Source excerpt =>

— Begin —

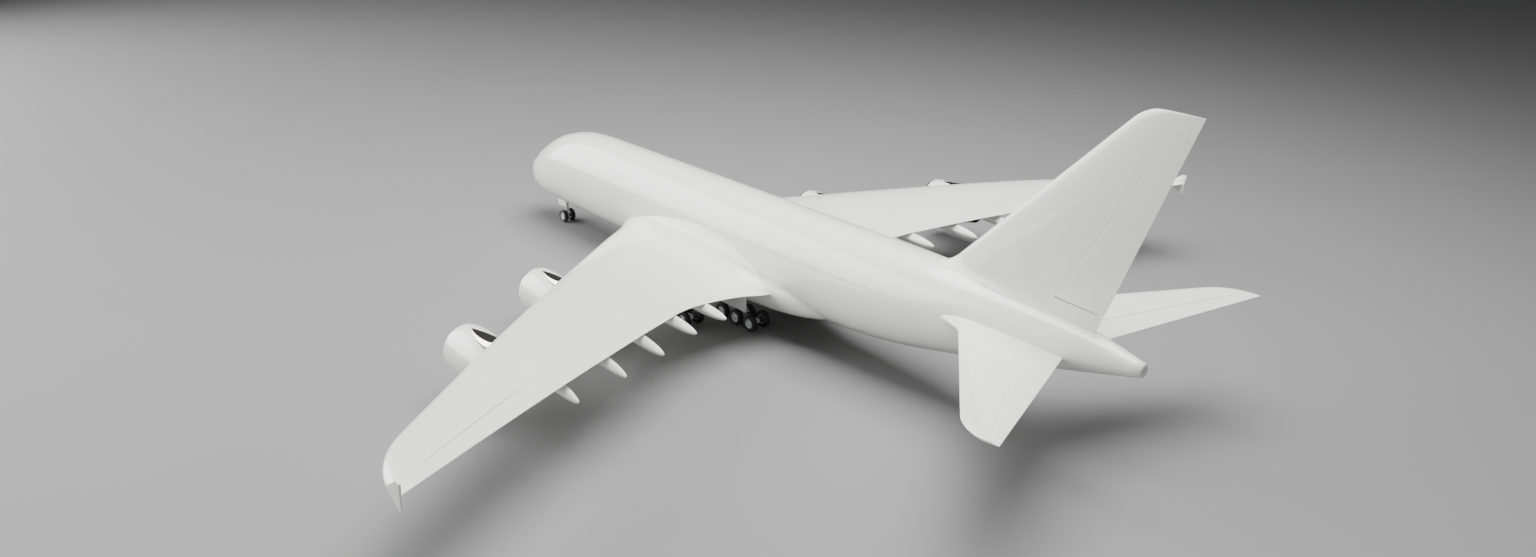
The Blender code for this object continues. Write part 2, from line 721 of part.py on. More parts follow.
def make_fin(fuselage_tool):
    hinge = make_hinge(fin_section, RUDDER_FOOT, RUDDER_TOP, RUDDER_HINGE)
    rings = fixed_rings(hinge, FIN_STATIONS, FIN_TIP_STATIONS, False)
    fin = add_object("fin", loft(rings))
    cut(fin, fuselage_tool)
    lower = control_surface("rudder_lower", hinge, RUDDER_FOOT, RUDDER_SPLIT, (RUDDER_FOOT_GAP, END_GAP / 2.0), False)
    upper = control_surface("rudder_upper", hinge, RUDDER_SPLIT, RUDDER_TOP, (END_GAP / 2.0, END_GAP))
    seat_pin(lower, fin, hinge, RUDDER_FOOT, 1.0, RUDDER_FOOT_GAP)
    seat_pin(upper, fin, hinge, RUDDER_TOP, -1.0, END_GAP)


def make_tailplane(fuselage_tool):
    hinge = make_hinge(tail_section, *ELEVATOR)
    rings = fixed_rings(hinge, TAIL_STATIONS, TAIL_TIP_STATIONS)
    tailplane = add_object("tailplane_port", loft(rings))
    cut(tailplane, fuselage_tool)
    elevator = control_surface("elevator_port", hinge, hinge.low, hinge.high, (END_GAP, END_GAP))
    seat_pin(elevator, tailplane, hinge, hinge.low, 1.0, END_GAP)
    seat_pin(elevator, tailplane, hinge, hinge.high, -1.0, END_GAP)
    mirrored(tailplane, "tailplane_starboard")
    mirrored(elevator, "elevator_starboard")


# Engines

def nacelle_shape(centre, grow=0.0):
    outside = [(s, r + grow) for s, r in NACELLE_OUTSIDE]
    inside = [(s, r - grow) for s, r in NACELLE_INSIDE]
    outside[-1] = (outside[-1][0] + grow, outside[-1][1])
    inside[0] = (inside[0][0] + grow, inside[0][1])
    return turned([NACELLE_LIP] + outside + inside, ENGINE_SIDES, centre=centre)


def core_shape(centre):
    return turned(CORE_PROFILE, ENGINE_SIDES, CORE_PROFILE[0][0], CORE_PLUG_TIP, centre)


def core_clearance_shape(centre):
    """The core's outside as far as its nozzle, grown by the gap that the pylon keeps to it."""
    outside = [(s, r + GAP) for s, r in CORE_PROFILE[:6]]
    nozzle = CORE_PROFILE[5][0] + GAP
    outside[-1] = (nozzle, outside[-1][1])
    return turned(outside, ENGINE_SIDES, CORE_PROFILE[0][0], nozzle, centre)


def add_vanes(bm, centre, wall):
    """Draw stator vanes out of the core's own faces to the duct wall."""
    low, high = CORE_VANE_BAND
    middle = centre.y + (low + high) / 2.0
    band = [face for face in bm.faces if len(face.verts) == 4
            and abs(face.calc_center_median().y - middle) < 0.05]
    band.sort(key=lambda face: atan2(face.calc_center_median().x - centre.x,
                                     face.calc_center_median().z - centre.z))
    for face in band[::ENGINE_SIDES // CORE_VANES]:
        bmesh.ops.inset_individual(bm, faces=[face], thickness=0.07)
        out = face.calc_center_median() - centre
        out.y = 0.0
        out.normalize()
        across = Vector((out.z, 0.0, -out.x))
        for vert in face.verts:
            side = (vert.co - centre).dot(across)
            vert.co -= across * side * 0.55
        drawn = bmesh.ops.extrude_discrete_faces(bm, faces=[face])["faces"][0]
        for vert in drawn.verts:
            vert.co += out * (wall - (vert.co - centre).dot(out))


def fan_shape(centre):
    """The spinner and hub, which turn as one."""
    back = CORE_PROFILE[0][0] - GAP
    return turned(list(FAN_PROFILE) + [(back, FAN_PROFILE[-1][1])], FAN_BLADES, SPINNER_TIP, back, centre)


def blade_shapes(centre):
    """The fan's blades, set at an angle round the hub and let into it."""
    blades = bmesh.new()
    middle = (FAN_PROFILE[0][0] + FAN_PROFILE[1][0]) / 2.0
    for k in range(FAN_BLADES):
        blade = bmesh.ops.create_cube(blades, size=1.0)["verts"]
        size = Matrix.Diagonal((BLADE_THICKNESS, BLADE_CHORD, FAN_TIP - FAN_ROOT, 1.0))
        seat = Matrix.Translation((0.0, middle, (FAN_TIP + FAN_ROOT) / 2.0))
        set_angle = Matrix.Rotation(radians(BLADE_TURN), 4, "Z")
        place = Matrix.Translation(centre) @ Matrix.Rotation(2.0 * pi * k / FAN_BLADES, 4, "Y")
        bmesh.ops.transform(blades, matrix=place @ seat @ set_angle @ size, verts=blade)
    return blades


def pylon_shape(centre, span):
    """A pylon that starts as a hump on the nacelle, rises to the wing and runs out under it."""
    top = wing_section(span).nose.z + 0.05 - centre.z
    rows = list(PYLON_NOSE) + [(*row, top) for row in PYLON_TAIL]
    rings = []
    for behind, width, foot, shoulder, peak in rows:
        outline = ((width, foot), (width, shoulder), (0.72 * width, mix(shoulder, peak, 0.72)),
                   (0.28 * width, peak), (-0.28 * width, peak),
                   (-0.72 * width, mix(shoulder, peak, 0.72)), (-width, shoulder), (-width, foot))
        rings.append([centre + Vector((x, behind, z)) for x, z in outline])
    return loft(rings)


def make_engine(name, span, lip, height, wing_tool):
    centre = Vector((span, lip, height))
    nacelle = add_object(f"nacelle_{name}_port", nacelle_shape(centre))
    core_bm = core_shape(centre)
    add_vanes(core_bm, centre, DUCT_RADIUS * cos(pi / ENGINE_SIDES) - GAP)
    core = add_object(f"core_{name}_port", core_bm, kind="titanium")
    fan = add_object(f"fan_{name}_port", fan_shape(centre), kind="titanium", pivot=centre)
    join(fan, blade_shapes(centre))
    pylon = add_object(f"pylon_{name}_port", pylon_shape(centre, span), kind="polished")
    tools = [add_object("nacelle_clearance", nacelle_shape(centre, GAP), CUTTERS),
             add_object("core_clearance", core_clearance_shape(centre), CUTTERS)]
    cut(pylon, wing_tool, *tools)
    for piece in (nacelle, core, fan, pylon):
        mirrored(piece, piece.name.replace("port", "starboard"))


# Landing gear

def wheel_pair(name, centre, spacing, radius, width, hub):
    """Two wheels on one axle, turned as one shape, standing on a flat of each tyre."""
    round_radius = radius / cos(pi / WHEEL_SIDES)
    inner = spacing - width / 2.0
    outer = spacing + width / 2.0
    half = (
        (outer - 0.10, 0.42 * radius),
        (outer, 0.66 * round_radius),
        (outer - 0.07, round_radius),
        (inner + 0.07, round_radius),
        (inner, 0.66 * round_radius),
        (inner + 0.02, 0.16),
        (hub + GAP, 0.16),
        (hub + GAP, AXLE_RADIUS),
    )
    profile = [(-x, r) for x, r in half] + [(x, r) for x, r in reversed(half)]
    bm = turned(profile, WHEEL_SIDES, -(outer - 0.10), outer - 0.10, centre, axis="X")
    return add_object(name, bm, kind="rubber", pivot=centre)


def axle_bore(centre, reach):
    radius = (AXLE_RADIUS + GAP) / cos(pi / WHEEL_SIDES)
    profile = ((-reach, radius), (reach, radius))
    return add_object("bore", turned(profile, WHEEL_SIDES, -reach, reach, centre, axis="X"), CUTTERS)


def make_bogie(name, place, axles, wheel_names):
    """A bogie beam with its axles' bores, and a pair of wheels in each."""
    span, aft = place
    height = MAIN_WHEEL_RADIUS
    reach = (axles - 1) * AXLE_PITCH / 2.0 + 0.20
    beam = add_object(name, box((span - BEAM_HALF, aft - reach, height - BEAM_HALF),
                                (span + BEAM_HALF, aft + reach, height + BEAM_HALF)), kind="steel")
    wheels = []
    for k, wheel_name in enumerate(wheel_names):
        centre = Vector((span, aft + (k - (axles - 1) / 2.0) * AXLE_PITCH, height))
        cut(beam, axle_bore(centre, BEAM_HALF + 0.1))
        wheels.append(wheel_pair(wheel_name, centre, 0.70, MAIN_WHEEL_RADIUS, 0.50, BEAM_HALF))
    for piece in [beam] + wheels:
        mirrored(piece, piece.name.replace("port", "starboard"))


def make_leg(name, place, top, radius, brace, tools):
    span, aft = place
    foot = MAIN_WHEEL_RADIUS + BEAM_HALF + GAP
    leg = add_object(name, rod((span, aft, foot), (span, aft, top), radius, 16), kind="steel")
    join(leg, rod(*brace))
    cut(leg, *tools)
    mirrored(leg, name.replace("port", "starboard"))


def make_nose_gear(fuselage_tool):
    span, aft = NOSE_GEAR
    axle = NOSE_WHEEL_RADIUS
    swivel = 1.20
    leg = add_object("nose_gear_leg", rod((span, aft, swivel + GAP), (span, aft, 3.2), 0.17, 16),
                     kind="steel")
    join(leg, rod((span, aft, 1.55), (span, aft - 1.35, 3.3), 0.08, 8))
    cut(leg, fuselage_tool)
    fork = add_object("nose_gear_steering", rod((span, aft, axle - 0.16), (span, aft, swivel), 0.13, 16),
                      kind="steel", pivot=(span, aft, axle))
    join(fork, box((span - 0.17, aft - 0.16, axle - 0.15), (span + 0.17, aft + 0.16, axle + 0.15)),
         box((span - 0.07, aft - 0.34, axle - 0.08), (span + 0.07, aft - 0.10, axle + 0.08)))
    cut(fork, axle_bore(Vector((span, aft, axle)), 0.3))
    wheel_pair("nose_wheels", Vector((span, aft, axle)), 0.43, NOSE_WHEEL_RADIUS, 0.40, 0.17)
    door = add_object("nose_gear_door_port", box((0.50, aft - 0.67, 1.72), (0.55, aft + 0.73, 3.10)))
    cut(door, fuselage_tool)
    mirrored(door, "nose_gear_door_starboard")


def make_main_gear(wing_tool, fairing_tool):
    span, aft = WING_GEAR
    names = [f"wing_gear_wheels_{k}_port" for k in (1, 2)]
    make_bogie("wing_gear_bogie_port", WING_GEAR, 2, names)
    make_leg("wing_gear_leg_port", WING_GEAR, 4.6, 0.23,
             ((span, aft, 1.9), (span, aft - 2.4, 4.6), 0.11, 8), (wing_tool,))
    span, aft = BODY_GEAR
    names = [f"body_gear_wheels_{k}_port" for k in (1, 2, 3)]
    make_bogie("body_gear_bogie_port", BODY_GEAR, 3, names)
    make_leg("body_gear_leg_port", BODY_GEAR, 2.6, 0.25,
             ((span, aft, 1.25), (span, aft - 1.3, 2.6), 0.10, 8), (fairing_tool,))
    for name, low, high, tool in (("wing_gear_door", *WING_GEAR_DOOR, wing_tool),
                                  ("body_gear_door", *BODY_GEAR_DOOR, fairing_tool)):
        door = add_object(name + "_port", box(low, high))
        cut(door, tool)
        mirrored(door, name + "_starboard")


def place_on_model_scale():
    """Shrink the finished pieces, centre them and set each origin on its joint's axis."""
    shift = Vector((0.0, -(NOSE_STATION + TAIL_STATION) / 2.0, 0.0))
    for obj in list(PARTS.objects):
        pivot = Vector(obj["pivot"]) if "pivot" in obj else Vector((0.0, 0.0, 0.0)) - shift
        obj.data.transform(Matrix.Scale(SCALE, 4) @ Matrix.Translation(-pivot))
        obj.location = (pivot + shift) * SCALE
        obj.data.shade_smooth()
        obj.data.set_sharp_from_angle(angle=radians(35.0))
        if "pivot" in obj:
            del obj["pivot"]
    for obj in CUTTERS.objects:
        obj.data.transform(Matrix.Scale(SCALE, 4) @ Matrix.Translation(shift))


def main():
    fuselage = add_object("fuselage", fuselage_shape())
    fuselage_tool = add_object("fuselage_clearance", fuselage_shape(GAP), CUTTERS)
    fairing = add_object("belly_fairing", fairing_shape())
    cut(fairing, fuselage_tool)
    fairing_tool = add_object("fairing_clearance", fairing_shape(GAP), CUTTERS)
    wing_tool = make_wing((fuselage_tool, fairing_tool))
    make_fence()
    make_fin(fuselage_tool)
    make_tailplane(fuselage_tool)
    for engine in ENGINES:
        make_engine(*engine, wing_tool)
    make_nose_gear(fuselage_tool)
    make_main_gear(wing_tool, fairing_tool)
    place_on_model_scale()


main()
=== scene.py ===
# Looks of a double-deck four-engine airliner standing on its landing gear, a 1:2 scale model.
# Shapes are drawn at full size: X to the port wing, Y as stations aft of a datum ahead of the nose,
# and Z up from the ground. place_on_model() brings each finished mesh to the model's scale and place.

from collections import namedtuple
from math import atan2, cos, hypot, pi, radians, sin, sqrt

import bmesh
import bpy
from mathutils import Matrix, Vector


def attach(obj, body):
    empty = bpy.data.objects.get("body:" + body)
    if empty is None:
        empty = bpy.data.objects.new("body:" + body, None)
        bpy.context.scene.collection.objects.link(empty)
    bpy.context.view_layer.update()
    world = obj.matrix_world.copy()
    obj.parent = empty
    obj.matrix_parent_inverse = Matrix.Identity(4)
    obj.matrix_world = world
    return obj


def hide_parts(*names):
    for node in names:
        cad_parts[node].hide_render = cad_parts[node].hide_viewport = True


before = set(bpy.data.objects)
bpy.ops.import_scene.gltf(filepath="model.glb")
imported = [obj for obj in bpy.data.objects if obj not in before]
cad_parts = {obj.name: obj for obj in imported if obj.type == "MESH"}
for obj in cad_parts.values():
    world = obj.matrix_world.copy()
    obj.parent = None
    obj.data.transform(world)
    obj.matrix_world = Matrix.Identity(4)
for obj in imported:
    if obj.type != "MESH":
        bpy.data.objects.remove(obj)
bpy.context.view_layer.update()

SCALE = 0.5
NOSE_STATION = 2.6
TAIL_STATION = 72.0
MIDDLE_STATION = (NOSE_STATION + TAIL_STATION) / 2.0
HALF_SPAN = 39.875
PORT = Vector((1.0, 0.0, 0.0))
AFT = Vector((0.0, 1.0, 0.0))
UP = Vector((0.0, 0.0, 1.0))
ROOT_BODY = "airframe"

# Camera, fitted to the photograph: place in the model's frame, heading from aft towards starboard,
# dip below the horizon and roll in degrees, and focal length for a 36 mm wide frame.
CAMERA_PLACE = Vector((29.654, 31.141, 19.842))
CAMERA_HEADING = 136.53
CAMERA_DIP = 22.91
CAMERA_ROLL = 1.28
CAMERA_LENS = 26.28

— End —

Stated goal =>
Transcribe exactly, and only, the lines beginning at the line containing "for engine in" and ending at the line containing "imported = [obj", both inclusive.

Task result =>
    for engine in ENGINES:
        make_engine(*engine, wing_tool)
    make_nose_gear(fuselage_tool)
    make_main_gear(wing_tool, fairing_tool)
    place_on_model_scale()


main()
=== scene.py ===
# Looks of a double-deck four-engine airliner standing on its landing gear, a 1:2 scale model.
# Shapes are drawn at full size: X to the port wing, Y as stations aft of a datum ahead of the nose,
# and Z up from the ground. place_on_model() brings each finished mesh to the model's scale and place.

from collections import namedtuple
from math import atan2, cos, hypot, pi, radians, sin, sqrt

import bmesh
import bpy
from mathutils import Matrix, Vector


def attach(obj, body):
    empty = bpy.data.objects.get("body:" + body)
    if empty is None:
        empty = bpy.data.objects.new("body:" + body, None)
        bpy.context.scene.collection.objects.link(empty)
    bpy.context.view_layer.update()
    world = obj.matrix_world.copy()
    obj.parent = empty
    obj.matrix_parent_inverse = Matrix.Identity(4)
    obj.matrix_world = world
    return obj


def hide_parts(*names):
    for node in names:
        cad_parts[node].hide_render = cad_parts[node].hide_viewport = True


before = set(bpy.data.objects)
bpy.ops.import_scene.gltf(filepath="model.glb")
imported = [obj for obj in bpy.data.objects if obj not in before]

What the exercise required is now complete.